Short exercise -
Which lines below fall between the one containing "net_rear();" and the one containing "imported = [obj"? Repeat them exactly, counting both of those lines, and add nothing else.

====== Given material

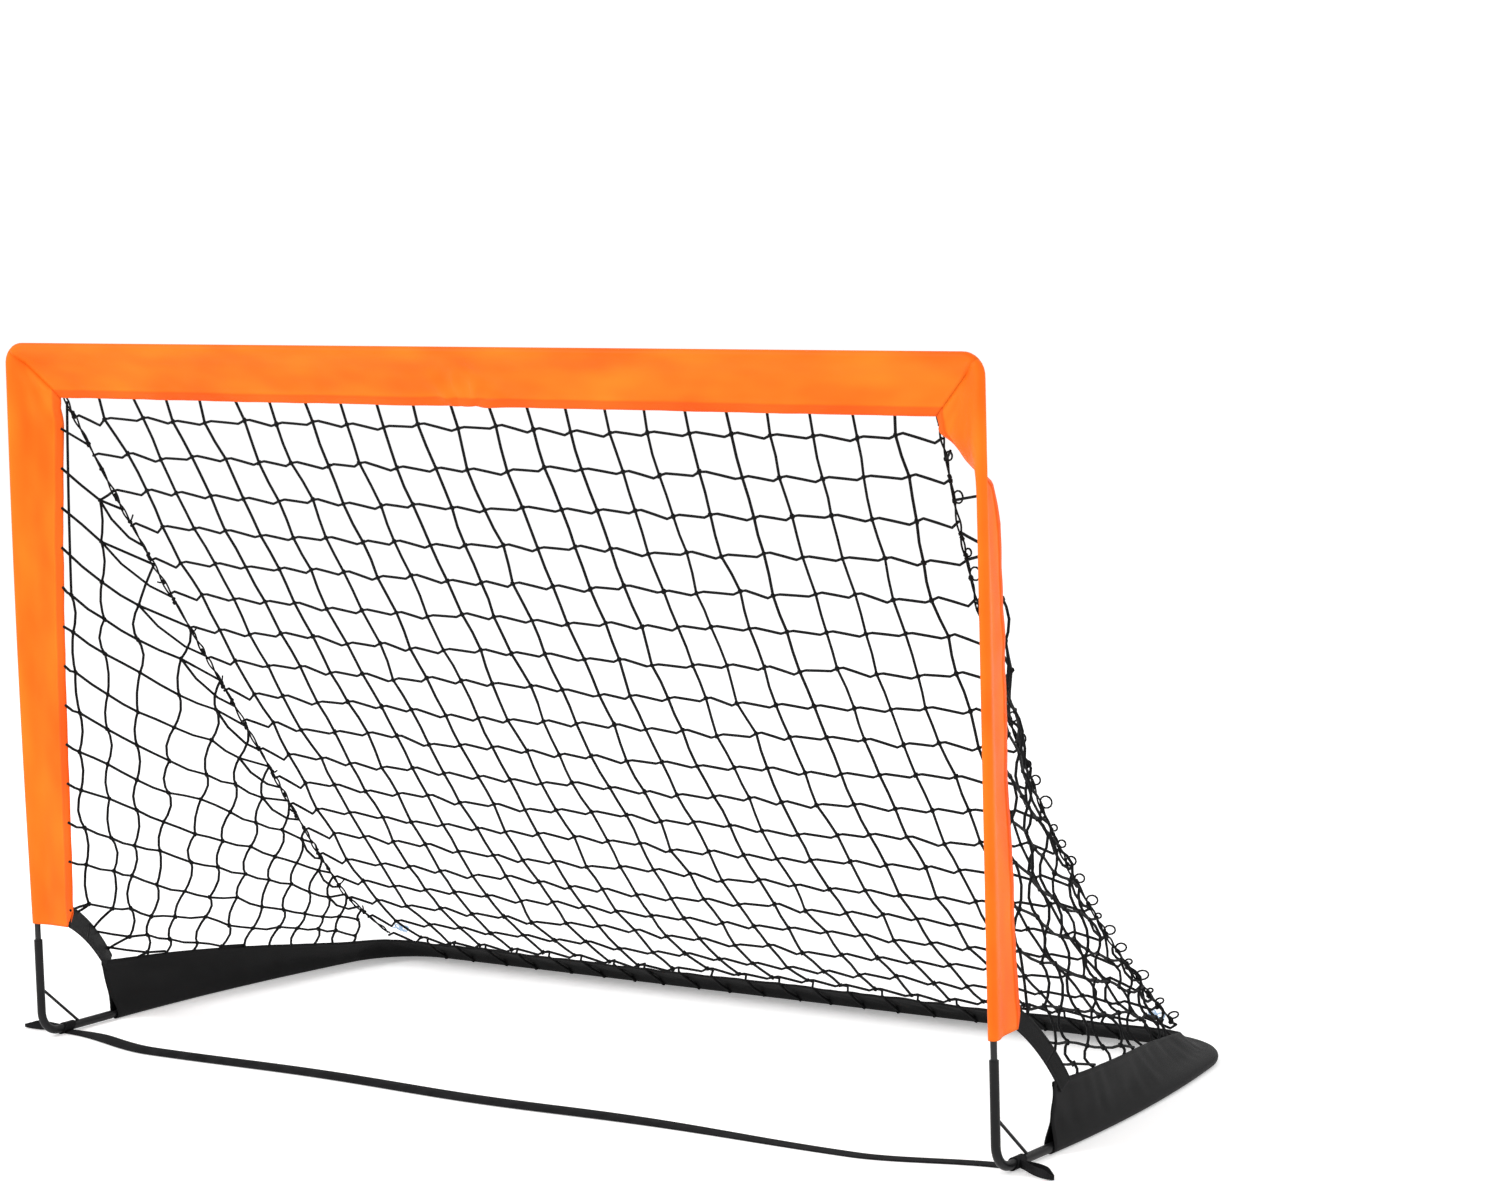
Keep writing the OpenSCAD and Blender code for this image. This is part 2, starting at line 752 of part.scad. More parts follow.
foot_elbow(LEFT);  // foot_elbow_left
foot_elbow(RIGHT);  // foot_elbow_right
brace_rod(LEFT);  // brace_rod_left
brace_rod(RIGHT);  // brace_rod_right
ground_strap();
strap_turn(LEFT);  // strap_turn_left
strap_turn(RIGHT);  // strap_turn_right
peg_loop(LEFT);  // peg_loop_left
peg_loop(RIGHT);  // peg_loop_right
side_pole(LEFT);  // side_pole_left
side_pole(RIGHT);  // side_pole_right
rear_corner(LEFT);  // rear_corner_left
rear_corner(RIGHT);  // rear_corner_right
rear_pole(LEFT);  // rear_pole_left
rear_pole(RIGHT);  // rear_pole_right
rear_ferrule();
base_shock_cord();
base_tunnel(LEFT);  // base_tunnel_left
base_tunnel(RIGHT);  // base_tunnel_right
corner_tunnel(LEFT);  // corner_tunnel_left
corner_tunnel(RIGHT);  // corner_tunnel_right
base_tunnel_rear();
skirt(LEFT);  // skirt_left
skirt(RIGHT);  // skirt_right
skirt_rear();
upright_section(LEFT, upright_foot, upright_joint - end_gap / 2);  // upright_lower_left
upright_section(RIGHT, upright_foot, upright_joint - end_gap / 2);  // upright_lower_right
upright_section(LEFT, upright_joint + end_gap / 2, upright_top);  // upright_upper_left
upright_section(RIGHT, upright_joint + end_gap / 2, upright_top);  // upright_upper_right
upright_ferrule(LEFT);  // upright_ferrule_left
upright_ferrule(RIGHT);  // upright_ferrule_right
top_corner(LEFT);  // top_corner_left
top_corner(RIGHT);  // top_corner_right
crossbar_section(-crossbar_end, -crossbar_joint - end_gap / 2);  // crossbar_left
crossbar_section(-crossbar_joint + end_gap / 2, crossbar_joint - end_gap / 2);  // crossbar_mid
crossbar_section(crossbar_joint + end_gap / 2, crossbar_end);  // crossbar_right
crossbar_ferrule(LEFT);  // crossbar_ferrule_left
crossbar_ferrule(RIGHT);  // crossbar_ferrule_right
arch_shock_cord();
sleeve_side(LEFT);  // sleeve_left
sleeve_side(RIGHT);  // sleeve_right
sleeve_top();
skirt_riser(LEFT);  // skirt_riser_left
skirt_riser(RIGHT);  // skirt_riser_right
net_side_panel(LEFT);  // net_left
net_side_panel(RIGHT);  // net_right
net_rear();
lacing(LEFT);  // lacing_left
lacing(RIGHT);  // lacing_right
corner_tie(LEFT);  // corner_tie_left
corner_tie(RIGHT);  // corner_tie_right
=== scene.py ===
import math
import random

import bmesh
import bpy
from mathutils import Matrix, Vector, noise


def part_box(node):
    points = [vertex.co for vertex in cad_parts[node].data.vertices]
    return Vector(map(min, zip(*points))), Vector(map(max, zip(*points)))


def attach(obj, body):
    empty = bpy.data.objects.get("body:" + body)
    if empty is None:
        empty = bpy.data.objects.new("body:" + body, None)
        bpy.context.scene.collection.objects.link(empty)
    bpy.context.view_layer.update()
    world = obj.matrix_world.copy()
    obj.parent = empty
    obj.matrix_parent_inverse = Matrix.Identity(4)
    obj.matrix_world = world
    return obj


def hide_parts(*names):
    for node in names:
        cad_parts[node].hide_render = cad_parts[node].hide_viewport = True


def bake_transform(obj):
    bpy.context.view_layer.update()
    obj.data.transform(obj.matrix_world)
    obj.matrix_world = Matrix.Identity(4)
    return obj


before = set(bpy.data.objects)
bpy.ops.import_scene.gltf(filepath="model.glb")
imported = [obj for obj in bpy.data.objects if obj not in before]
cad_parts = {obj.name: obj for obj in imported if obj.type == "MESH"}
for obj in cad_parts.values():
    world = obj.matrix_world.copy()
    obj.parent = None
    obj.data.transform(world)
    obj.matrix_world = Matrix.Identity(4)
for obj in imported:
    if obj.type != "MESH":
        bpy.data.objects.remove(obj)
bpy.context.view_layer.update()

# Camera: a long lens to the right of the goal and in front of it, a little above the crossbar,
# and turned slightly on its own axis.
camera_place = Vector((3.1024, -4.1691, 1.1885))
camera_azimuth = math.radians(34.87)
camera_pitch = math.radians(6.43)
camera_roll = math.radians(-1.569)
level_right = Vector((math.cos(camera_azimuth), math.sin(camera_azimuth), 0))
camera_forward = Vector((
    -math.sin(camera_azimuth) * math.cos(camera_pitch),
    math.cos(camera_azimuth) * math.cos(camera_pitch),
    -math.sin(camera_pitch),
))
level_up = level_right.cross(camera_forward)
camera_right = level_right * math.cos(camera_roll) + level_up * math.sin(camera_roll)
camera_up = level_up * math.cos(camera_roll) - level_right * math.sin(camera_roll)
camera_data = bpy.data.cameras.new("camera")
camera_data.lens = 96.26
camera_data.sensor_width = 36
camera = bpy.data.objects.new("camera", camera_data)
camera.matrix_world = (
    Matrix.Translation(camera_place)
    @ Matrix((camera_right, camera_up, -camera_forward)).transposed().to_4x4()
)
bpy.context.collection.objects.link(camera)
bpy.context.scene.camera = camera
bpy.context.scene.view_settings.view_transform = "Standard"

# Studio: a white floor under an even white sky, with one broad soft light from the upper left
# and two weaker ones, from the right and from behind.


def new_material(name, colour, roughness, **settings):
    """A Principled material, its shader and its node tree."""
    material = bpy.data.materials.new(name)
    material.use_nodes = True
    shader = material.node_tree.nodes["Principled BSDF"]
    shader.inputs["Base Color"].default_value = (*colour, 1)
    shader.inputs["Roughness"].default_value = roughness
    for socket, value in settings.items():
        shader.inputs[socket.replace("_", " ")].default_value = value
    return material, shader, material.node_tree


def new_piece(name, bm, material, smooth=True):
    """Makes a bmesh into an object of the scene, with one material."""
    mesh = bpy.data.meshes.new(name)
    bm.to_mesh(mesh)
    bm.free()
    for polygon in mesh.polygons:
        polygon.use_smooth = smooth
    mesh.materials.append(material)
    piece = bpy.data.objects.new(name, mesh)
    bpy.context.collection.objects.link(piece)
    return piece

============

Task response -
net_rear();
lacing(LEFT);  // lacing_left
lacing(RIGHT);  // lacing_right
corner_tie(LEFT);  // corner_tie_left
corner_tie(RIGHT);  // corner_tie_right
=== scene.py ===
import math
import random

import bmesh
import bpy
from mathutils import Matrix, Vector, noise


def part_box(node):
    points = [vertex.co for vertex in cad_parts[node].data.vertices]
    return Vector(map(min, zip(*points))), Vector(map(max, zip(*points)))


def attach(obj, body):
    empty = bpy.data.objects.get("body:" + body)
    if empty is None:
        empty = bpy.data.objects.new("body:" + body, None)
        bpy.context.scene.collection.objects.link(empty)
    bpy.context.view_layer.update()
    world = obj.matrix_world.copy()
    obj.parent = empty
    obj.matrix_parent_inverse = Matrix.Identity(4)
    obj.matrix_world = world
    return obj


def hide_parts(*names):
    for node in names:
        cad_parts[node].hide_render = cad_parts[node].hide_viewport = True


def bake_transform(obj):
    bpy.context.view_layer.update()
    obj.data.transform(obj.matrix_world)
    obj.matrix_world = Matrix.Identity(4)
    return obj


before = set(bpy.data.objects)
bpy.ops.import_scene.gltf(filepath="model.glb")
imported = [obj for obj in bpy.data.objects if obj not in before]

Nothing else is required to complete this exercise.